▸ Data section
-*-*-

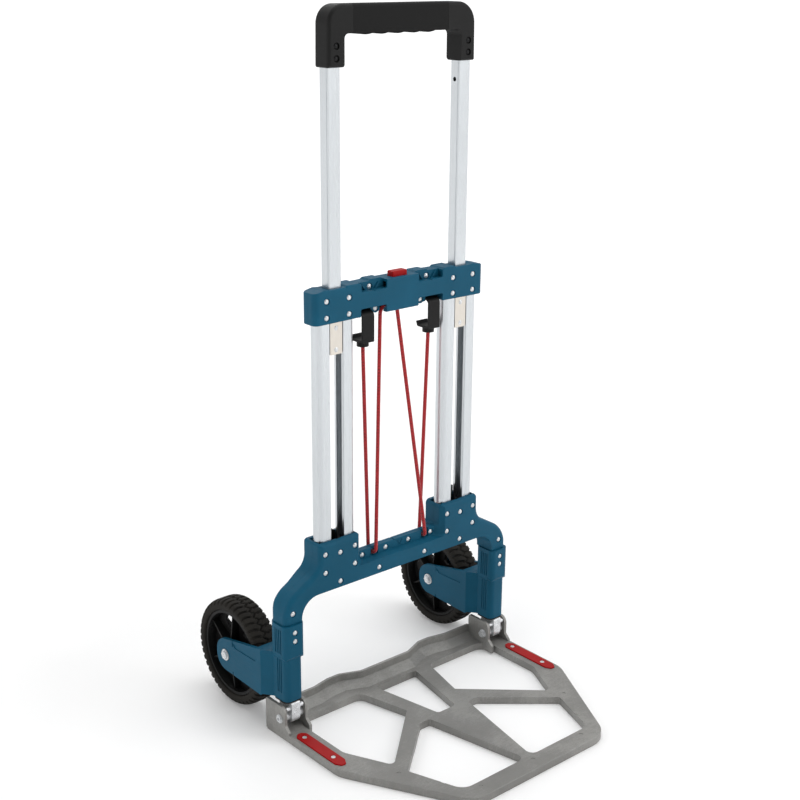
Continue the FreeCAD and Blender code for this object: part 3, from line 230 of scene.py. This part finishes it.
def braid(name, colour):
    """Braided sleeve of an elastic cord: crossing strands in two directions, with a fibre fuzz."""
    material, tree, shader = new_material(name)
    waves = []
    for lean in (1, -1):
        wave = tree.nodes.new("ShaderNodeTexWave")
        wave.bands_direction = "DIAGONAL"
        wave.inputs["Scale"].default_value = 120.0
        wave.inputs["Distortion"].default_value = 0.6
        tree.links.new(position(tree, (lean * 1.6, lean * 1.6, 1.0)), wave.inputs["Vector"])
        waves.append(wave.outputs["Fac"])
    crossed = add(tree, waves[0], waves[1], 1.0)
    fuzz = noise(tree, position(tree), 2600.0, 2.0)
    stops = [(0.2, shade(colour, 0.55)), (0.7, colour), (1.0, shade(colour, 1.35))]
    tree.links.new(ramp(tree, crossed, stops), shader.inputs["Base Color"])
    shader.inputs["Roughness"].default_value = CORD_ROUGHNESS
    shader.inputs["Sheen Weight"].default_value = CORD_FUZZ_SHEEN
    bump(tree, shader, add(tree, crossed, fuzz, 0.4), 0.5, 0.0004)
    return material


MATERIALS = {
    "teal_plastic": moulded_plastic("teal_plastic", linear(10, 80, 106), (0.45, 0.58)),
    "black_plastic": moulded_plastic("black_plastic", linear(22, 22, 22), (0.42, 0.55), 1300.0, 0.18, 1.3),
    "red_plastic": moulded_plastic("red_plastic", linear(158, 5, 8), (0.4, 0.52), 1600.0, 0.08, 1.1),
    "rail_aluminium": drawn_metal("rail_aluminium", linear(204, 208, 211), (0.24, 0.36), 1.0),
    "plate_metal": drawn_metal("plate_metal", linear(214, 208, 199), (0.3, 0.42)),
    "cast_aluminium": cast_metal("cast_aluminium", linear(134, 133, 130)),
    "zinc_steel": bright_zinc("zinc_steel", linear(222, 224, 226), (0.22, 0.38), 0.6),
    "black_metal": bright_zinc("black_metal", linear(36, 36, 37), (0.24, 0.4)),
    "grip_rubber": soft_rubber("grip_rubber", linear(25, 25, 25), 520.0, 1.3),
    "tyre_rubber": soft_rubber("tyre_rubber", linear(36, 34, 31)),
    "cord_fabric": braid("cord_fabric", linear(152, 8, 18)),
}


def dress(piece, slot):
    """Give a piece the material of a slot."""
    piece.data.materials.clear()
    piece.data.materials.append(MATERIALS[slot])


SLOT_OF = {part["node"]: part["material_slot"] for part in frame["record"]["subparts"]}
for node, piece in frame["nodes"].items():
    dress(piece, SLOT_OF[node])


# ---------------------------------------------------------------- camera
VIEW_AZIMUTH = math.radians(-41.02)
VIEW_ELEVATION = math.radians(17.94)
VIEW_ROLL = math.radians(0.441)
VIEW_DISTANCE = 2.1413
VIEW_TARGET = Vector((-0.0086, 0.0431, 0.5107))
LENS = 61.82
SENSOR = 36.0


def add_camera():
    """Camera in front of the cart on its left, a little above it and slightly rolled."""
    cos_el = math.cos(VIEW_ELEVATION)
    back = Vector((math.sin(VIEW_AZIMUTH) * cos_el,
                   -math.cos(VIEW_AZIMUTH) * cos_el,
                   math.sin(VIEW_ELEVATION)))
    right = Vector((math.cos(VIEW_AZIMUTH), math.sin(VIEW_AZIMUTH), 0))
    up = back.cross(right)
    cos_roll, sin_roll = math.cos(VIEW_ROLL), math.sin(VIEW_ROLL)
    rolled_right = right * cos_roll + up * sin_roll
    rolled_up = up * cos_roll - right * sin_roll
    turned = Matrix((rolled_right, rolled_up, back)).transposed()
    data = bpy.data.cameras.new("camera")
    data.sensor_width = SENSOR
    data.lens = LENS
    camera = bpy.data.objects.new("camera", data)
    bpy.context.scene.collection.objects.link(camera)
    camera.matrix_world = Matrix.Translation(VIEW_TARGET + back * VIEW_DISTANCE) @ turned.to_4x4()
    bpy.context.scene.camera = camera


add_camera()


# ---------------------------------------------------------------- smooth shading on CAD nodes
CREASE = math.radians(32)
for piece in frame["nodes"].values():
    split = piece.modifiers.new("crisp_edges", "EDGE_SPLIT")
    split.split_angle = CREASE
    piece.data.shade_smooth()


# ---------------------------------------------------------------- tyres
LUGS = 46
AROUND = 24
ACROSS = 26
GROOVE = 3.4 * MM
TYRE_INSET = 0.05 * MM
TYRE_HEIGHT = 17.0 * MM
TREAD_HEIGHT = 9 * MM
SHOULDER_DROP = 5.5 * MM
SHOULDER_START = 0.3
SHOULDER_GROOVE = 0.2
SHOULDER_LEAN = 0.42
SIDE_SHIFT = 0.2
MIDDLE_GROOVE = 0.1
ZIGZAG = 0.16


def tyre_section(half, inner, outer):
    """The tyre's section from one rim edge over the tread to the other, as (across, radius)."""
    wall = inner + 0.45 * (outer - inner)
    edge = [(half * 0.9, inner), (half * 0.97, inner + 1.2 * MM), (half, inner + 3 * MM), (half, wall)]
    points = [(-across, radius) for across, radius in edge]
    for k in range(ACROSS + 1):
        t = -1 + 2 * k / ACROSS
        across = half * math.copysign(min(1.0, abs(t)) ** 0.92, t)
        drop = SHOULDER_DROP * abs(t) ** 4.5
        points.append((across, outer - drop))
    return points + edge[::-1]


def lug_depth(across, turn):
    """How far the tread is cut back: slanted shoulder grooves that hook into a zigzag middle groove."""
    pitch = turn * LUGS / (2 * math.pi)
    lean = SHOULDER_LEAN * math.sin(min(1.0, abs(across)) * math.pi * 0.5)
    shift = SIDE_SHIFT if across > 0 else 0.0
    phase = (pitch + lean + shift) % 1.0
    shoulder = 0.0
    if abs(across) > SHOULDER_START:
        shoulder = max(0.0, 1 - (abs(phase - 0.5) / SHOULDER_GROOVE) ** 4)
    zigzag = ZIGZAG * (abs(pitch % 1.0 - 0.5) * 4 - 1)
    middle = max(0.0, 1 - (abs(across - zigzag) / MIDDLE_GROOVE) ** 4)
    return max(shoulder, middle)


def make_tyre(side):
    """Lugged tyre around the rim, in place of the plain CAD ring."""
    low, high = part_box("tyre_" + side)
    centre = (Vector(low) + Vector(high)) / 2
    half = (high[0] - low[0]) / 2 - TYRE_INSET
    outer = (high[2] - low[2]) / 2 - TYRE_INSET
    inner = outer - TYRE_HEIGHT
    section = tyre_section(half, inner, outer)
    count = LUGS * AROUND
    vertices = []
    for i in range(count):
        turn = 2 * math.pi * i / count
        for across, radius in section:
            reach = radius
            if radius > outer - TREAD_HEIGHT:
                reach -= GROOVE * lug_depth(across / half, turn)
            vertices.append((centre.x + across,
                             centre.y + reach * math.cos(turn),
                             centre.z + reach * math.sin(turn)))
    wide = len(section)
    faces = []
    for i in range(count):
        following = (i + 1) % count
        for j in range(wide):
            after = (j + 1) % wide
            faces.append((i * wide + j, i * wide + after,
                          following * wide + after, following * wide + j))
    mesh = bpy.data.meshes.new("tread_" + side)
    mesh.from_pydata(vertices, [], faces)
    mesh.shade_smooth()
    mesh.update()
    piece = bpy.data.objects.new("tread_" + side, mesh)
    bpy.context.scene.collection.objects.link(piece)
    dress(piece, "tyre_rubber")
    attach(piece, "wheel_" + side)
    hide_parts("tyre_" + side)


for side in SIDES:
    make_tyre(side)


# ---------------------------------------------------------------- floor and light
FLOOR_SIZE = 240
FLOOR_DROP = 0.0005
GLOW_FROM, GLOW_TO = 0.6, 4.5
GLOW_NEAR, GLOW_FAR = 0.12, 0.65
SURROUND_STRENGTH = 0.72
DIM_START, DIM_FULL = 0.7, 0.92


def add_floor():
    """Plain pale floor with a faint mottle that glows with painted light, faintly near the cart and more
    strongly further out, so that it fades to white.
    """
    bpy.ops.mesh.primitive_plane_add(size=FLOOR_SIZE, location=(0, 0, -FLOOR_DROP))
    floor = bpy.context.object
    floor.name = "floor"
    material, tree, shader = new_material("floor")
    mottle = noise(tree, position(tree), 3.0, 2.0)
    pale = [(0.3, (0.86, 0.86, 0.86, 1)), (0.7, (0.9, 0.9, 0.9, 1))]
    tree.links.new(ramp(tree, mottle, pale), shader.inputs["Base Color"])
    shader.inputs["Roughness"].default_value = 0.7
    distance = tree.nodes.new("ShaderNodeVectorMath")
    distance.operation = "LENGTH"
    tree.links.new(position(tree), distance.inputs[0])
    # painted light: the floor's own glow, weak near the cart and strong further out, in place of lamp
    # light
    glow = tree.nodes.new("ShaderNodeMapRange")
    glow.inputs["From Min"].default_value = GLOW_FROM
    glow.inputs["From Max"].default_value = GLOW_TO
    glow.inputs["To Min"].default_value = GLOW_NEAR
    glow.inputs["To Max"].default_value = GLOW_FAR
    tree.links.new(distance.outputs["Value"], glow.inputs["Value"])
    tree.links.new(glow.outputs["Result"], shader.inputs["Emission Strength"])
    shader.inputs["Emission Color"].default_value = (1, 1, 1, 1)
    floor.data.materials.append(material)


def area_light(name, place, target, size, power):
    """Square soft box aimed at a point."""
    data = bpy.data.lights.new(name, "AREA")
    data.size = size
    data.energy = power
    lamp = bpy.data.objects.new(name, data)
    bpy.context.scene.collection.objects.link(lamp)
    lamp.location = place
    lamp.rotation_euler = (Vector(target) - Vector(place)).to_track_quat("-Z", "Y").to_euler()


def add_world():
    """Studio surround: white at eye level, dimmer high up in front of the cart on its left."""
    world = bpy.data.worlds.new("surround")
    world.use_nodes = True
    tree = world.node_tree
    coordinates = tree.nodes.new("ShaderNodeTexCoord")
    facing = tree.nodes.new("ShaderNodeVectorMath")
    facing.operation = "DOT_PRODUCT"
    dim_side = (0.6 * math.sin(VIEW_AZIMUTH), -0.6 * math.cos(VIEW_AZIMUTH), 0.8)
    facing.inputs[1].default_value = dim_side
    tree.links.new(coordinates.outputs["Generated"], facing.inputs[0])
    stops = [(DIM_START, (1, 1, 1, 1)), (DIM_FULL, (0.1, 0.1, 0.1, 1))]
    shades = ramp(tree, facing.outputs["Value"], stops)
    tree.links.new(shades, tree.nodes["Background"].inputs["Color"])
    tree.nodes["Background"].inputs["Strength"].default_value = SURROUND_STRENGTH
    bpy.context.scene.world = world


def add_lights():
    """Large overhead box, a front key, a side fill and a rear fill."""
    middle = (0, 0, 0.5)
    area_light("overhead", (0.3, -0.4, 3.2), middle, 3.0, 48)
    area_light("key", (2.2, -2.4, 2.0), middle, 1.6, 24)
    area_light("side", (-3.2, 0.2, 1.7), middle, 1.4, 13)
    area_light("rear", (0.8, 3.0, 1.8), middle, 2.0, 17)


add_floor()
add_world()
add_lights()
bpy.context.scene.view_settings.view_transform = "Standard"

-*-*-

▸ Task brief
Write out exactly the lines from the start of the material through the line with "piece.data.materials.append(MATERIALS[slot])". No other output is expected.

▸ Task output
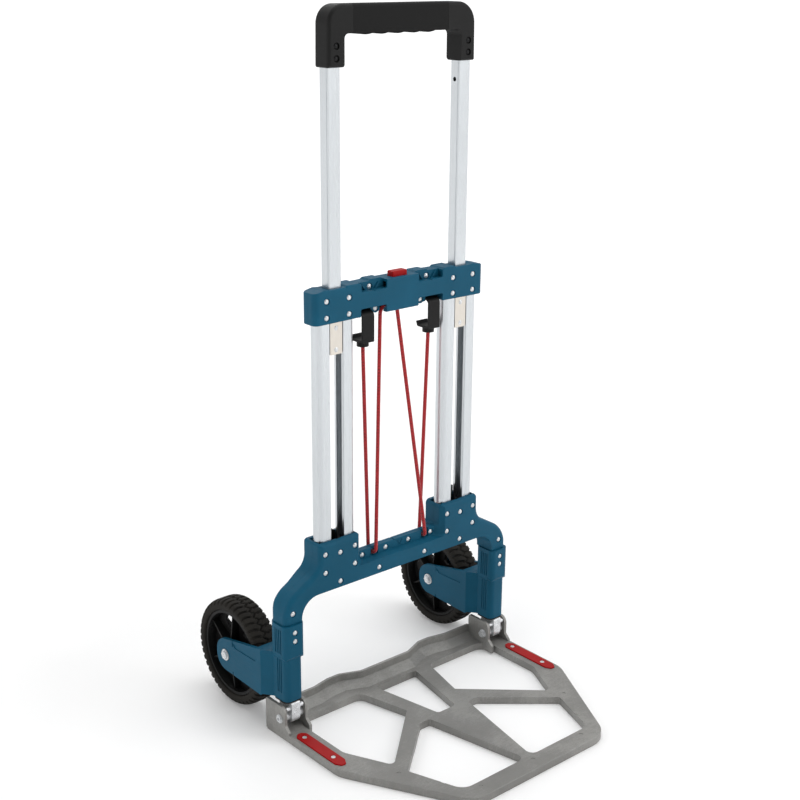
Continue the FreeCAD and Blender code for this object: part 3, from line 230 of scene.py. This part finishes it.
def braid(name, colour):
    """Braided sleeve of an elastic cord: crossing strands in two directions, with a fibre fuzz."""
    material, tree, shader = new_material(name)
    waves = []
    for lean in (1, -1):
        wave = tree.nodes.new("ShaderNodeTexWave")
        wave.bands_direction = "DIAGONAL"
        wave.inputs["Scale"].default_value = 120.0
        wave.inputs["Distortion"].default_value = 0.6
        tree.links.new(position(tree, (lean * 1.6, lean * 1.6, 1.0)), wave.inputs["Vector"])
        waves.append(wave.outputs["Fac"])
    crossed = add(tree, waves[0], waves[1], 1.0)
    fuzz = noise(tree, position(tree), 2600.0, 2.0)
    stops = [(0.2, shade(colour, 0.55)), (0.7, colour), (1.0, shade(colour, 1.35))]
    tree.links.new(ramp(tree, crossed, stops), shader.inputs["Base Color"])
    shader.inputs["Roughness"].default_value = CORD_ROUGHNESS
    shader.inputs["Sheen Weight"].default_value = CORD_FUZZ_SHEEN
    bump(tree, shader, add(tree, crossed, fuzz, 0.4), 0.5, 0.0004)
    return material


MATERIALS = {
    "teal_plastic": moulded_plastic("teal_plastic", linear(10, 80, 106), (0.45, 0.58)),
    "black_plastic": moulded_plastic("black_plastic", linear(22, 22, 22), (0.42, 0.55), 1300.0, 0.18, 1.3),
    "red_plastic": moulded_plastic("red_plastic", linear(158, 5, 8), (0.4, 0.52), 1600.0, 0.08, 1.1),
    "rail_aluminium": drawn_metal("rail_aluminium", linear(204, 208, 211), (0.24, 0.36), 1.0),
    "plate_metal": drawn_metal("plate_metal", linear(214, 208, 199), (0.3, 0.42)),
    "cast_aluminium": cast_metal("cast_aluminium", linear(134, 133, 130)),
    "zinc_steel": bright_zinc("zinc_steel", linear(222, 224, 226), (0.22, 0.38), 0.6),
    "black_metal": bright_zinc("black_metal", linear(36, 36, 37), (0.24, 0.4)),
    "grip_rubber": soft_rubber("grip_rubber", linear(25, 25, 25), 520.0, 1.3),
    "tyre_rubber": soft_rubber("tyre_rubber", linear(36, 34, 31)),
    "cord_fabric": braid("cord_fabric", linear(152, 8, 18)),
}


def dress(piece, slot):
    """Give a piece the material of a slot."""
    piece.data.materials.clear()
    piece.data.materials.append(MATERIALS[slot])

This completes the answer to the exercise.